# I have a problem guys...



## pepito (Apr 7, 2006)

I just got a box of party shorts from Sweden. The box and the bands look genuine, but the taste is just horrible. I suspect they are fake. I'm not really sure how to handle this. Should I ask them for a refund? I have already smoked a few of them, and my opinion about its legitimacy did not change. I am really lost.


----------



## Ron1YY (Mar 3, 2005)

Looks can be faked. It's how it tastes that matters. Even if they are real, If your not satisfied with the taste, a good reputable dealer should give you a refund or store credit.

Make contact with them and give them a chance to make it right.

Ron


----------



## RPB67 (Mar 26, 2005)

Get in touch with your source.

These could be going through a sick period. If you know your source he should take care of you. 

If you ar un comfortable with them, talk to him and get a refund or another box,


----------



## poker (Dec 11, 1997)

You should also consider these may just be in their sick period. Smell the foot of the cigars, and if you even get a hint of ammonia, its in its sick period.


----------



## GOAT LOCKER (Aug 7, 2004)

A little over a year ago, I purchased a cab of shorts that initially tasted like crap. The source was pretty well regarded, so I chalked it up to just being a crappy cab. I ingnored them for a year and recently tried a few. Though not great, they are tasting pretty good right now. Maybe with another year, they will be a great smoke...

If you are not willing to wait, or just don't trust the source, follow Ron and Richard's advice and contact the seller for exchange. 

BTW, what's the date on these?


----------



## pepito (Apr 7, 2006)

June 2005. My problem is not the taste ~ it is the lack thereof! It doesn’t taste anything near the usual shorts. When the cap is cut, there is a noticeable caving in of the head. I’ve never encountered anything of this sort before.

I've e-mailed a complaint. I'll keep you posted to see how it goes.


----------



## cvm4 (Sep 10, 2005)

Dude, you just got them...Wait 30 days and report back.


----------



## pepito (Apr 7, 2006)

cvm4 said:


> Dude, you just got them...Wait 30 days and report back.


I thought about that. But would they consider a return or refund after 30 days?


----------



## One Lonely Smoker (Jan 21, 2005)

pepito said:


> I thought about that. But would they consider a return or refund after 30 days?

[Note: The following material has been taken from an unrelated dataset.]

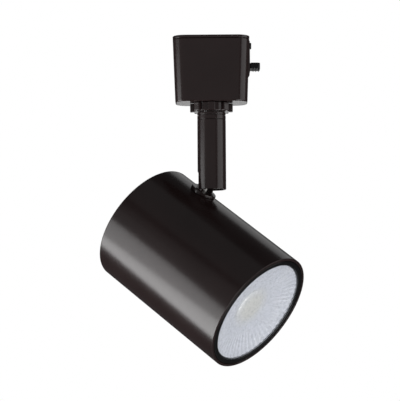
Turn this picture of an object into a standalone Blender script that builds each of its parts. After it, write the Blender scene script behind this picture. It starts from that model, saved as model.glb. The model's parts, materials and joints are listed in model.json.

First of all, and I say this to everyone, if you click the order button and you do not already have a grip on their return policy you are way too eager to order havanas. 
As for Pepito, this cigar can have an acid bite and or taste like crap when new, they need to naturally dry and cure a bit, I mean, you can't get anything but 04-and 05 likely, so who knows what's wrong. But the dimplie in the head of the bunch is common in havana cigars, it just pops out a zit of tobacco and there is the hole. You need to find OUT what the return policy is and if you qualify and then put the vendor on temporary notice of extreme dissatisfaction. Then wait a while.


----------



## pepito (Apr 7, 2006)

One Lonely Smoker said:


> First of all, and I say this to everyone, if you click the order button and you do not already have a grip on their return policy you are way too eager to order havanas.
> As for Pepito, this cigar can have an acid bite and or taste like crap when new, they need to naturally dry and cure a bit, I mean, you can't get anything but 04-and 05 likely, so who knows what's wrong. But the dimplie in the head of the bunch is common in havana cigars, it just pops out a zit of tobacco and there is the hole. You need to find OUT what the return policy is and if you qualify and then put the vendor on temporary notice of extreme dissatisfaction. Then wait a while.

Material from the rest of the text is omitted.